■ **EXERCISE PROMPT**:
Your task is to repeat all of the material exactly.

Collected data:
++++++++
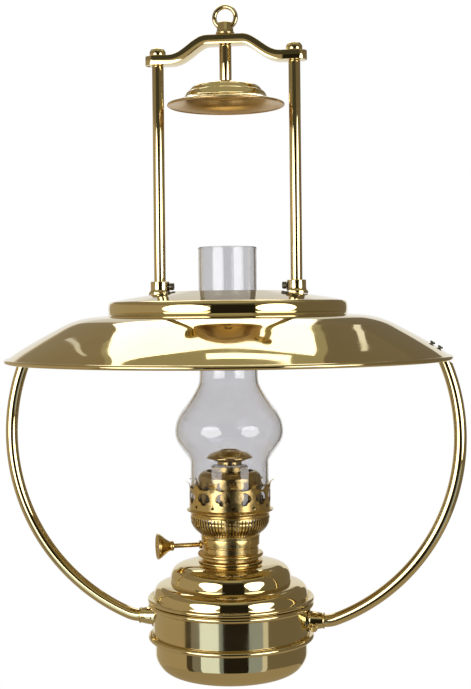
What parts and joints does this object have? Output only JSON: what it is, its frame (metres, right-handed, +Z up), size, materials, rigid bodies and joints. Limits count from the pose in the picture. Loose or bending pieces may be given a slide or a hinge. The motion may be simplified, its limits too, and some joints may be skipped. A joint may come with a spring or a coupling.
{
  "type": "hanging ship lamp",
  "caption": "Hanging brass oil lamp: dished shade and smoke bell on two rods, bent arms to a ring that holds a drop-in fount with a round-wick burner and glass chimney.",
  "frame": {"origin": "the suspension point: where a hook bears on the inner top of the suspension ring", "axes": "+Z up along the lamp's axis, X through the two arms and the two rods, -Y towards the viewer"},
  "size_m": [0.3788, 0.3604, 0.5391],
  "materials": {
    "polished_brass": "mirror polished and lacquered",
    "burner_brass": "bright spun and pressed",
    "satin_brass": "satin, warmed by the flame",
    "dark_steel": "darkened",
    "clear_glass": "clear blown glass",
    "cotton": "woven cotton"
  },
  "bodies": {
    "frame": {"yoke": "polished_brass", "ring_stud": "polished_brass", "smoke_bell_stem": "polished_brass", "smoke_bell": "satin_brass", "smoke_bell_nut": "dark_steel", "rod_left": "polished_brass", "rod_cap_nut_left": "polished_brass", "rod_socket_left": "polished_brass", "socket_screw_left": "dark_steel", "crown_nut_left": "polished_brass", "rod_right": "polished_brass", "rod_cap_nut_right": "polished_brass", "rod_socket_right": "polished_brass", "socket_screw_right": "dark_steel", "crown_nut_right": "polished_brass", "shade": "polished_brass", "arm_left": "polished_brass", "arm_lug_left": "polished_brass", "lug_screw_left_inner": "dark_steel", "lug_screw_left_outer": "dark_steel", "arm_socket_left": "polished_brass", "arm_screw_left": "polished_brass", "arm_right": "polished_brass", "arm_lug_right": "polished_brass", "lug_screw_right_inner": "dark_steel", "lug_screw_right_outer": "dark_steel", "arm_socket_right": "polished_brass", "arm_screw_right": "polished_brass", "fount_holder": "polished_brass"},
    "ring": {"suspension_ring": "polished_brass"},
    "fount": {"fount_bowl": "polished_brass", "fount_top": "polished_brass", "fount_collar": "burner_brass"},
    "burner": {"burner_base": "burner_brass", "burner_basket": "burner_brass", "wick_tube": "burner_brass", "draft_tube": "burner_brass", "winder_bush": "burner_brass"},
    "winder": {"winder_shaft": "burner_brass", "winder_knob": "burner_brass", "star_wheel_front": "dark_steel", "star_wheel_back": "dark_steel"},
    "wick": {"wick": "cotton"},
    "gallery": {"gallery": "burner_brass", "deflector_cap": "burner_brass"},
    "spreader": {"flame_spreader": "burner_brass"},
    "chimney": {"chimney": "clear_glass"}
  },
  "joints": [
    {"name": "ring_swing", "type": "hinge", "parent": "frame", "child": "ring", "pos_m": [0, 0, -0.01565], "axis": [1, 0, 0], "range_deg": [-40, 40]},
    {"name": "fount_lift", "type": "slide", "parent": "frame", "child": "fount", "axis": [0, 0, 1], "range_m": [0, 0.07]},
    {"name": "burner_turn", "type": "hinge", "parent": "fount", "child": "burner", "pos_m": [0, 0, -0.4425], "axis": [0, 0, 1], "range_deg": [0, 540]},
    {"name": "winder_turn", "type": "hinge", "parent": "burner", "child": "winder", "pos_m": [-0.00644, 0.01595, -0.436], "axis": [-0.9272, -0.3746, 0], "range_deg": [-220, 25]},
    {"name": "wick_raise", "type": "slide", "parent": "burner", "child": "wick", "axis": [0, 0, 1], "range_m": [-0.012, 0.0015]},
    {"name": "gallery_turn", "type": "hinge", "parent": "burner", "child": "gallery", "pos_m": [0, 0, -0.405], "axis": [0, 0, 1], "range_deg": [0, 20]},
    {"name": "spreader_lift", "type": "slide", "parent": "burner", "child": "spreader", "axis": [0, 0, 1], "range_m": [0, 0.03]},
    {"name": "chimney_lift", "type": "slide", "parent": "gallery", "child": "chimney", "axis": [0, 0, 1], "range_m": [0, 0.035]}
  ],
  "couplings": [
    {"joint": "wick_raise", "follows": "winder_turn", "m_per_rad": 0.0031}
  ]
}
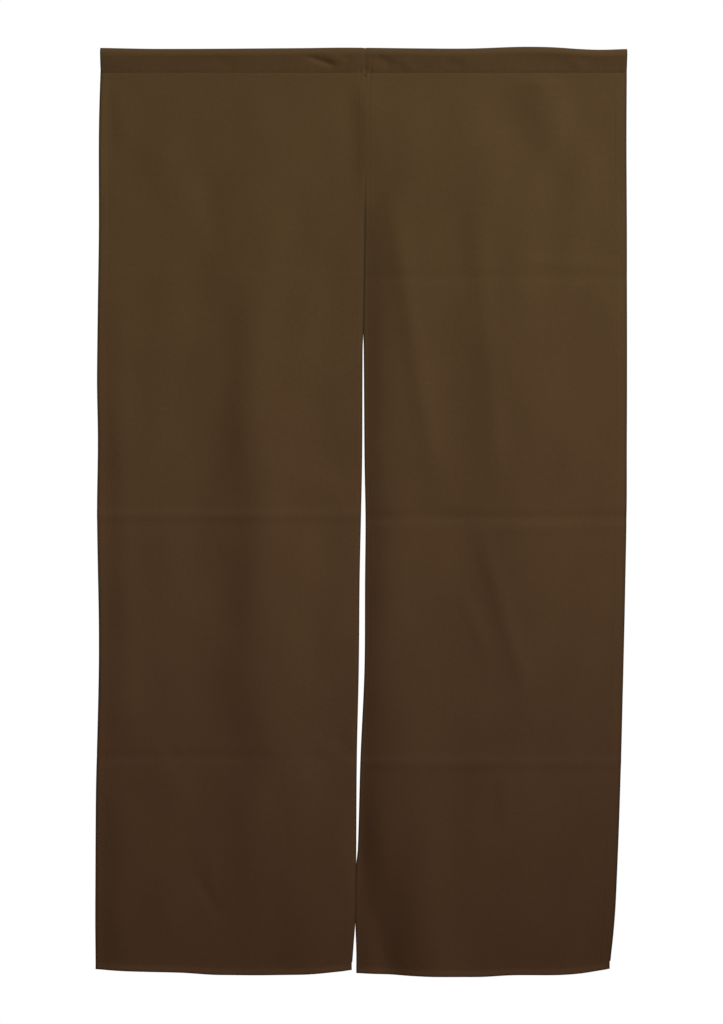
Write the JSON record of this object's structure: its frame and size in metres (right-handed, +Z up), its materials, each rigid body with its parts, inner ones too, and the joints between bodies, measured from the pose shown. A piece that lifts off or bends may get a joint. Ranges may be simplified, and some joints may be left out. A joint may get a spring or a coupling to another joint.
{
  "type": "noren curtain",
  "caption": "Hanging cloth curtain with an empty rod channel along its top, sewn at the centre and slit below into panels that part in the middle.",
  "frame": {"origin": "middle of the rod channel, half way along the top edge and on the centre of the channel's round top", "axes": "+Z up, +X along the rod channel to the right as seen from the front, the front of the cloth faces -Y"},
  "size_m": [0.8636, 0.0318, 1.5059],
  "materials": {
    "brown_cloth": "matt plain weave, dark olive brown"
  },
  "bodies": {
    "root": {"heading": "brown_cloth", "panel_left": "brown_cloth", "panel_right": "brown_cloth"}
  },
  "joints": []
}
++++++++
■ **ANSWER BELOW**:
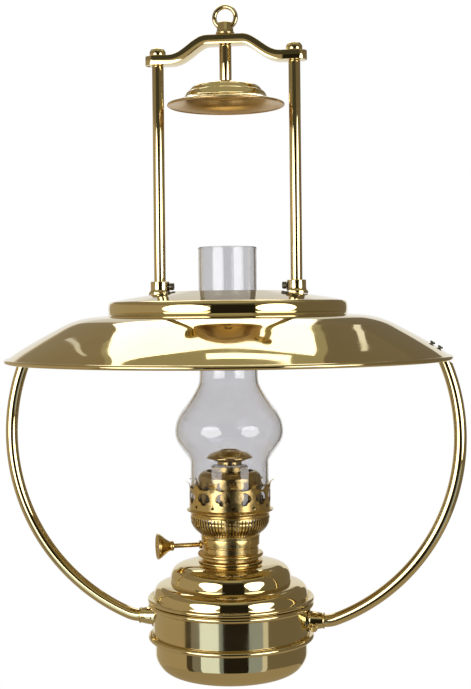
What parts and joints does this object have? Output only JSON: what it is, its frame (metres, right-handed, +Z up), size, materials, rigid bodies and joints. Limits count from the pose in the picture. Loose or bending pieces may be given a slide or a hinge. The motion may be simplified, its limits too, and some joints may be skipped. A joint may come with a spring or a coupling.
{
  "type": "hanging ship lamp",
  "caption": "Hanging brass oil lamp: dished shade and smoke bell on two rods, bent arms to a ring that holds a drop-in fount with a round-wick burner and glass chimney.",
  "frame": {"origin": "the suspension point: where a hook bears on the inner top of the suspension ring", "axes": "+Z up along the lamp's axis, X through the two arms and the two rods, -Y towards the viewer"},
  "size_m": [0.3788, 0.3604, 0.5391],
  "materials": {
    "polished_brass": "mirror polished and lacquered",
    "burner_brass": "bright spun and pressed",
    "satin_brass": "satin, warmed by the flame",
    "dark_steel": "darkened",
    "clear_glass": "clear blown glass",
    "cotton": "woven cotton"
  },
  "bodies": {
    "frame": {"yoke": "polished_brass", "ring_stud": "polished_brass", "smoke_bell_stem": "polished_brass", "smoke_bell": "satin_brass", "smoke_bell_nut": "dark_steel", "rod_left": "polished_brass", "rod_cap_nut_left": "polished_brass", "rod_socket_left": "polished_brass", "socket_screw_left": "dark_steel", "crown_nut_left": "polished_brass", "rod_right": "polished_brass", "rod_cap_nut_right": "polished_brass", "rod_socket_right": "polished_brass", "socket_screw_right": "dark_steel", "crown_nut_right": "polished_brass", "shade": "polished_brass", "arm_left": "polished_brass", "arm_lug_left": "polished_brass", "lug_screw_left_inner": "dark_steel", "lug_screw_left_outer": "dark_steel", "arm_socket_left": "polished_brass", "arm_screw_left": "polished_brass", "arm_right": "polished_brass", "arm_lug_right": "polished_brass", "lug_screw_right_inner": "dark_steel", "lug_screw_right_outer": "dark_steel", "arm_socket_right": "polished_brass", "arm_screw_right": "polished_brass", "fount_holder": "polished_brass"},
    "ring": {"suspension_ring": "polished_brass"},
    "fount": {"fount_bowl": "polished_brass", "fount_top": "polished_brass", "fount_collar": "burner_brass"},
    "burner": {"burner_base": "burner_brass", "burner_basket": "burner_brass", "wick_tube": "burner_brass", "draft_tube": "burner_brass", "winder_bush": "burner_brass"},
    "winder": {"winder_shaft": "burner_brass", "winder_knob": "burner_brass", "star_wheel_front": "dark_steel", "star_wheel_back": "dark_steel"},
    "wick": {"wick": "cotton"},
    "gallery": {"gallery": "burner_brass", "deflector_cap": "burner_brass"},
    "spreader": {"flame_spreader": "burner_brass"},
    "chimney": {"chimney": "clear_glass"}
  },
  "joints": [
    {"name": "ring_swing", "type": "hinge", "parent": "frame", "child": "ring", "pos_m": [0, 0, -0.01565], "axis": [1, 0, 0], "range_deg": [-40, 40]},
    {"name": "fount_lift", "type": "slide", "parent": "frame", "child": "fount", "axis": [0, 0, 1], "range_m": [0, 0.07]},
    {"name": "burner_turn", "type": "hinge", "parent": "fount", "child": "burner", "pos_m": [0, 0, -0.4425], "axis": [0, 0, 1], "range_deg": [0, 540]},
    {"name": "winder_turn", "type": "hinge", "parent": "burner", "child": "winder", "pos_m": [-0.00644, 0.01595, -0.436], "axis": [-0.9272, -0.3746, 0], "range_deg": [-220, 25]},
    {"name": "wick_raise", "type": "slide", "parent": "burner", "child": "wick", "axis": [0, 0, 1], "range_m": [-0.012, 0.0015]},
    {"name": "gallery_turn", "type": "hinge", "parent": "burner", "child": "gallery", "pos_m": [0, 0, -0.405], "axis": [0, 0, 1], "range_deg": [0, 20]},
    {"name": "spreader_lift", "type": "slide", "parent": "burner", "child": "spreader", "axis": [0, 0, 1], "range_m": [0, 0.03]},
    {"name": "chimney_lift", "type": "slide", "parent": "gallery", "child": "chimney", "axis": [0, 0, 1], "range_m": [0, 0.035]}
  ],
  "couplings": [
    {"joint": "wick_raise", "follows": "winder_turn", "m_per_rad": 0.0031}
  ]
}
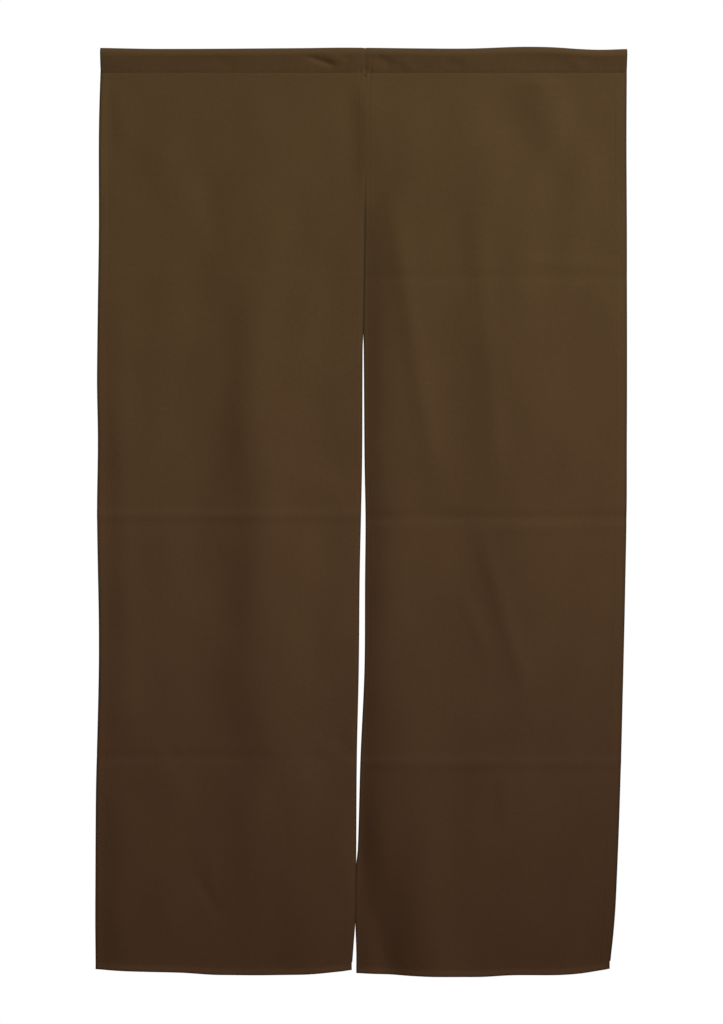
Write the JSON record of this object's structure: its frame and size in metres (right-handed, +Z up), its materials, each rigid body with its parts, inner ones too, and the joints between bodies, measured from the pose shown. A piece that lifts off or bends may get a joint. Ranges may be simplified, and some joints may be left out. A joint may get a spring or a coupling to another joint.
{
  "type": "noren curtain",
  "caption": "Hanging cloth curtain with an empty rod channel along its top, sewn at the centre and slit below into panels that part in the middle.",
  "frame": {"origin": "middle of the rod channel, half way along the top edge and on the centre of the channel's round top", "axes": "+Z up, +X along the rod channel to the right as seen from the front, the front of the cloth faces -Y"},
  "size_m": [0.8636, 0.0318, 1.5059],
  "materials": {
    "brown_cloth": "matt plain weave, dark olive brown"
  },
  "bodies": {
    "root": {"heading": "brown_cloth", "panel_left": "brown_cloth", "panel_right": "brown_cloth"}
  },
  "joints": []
}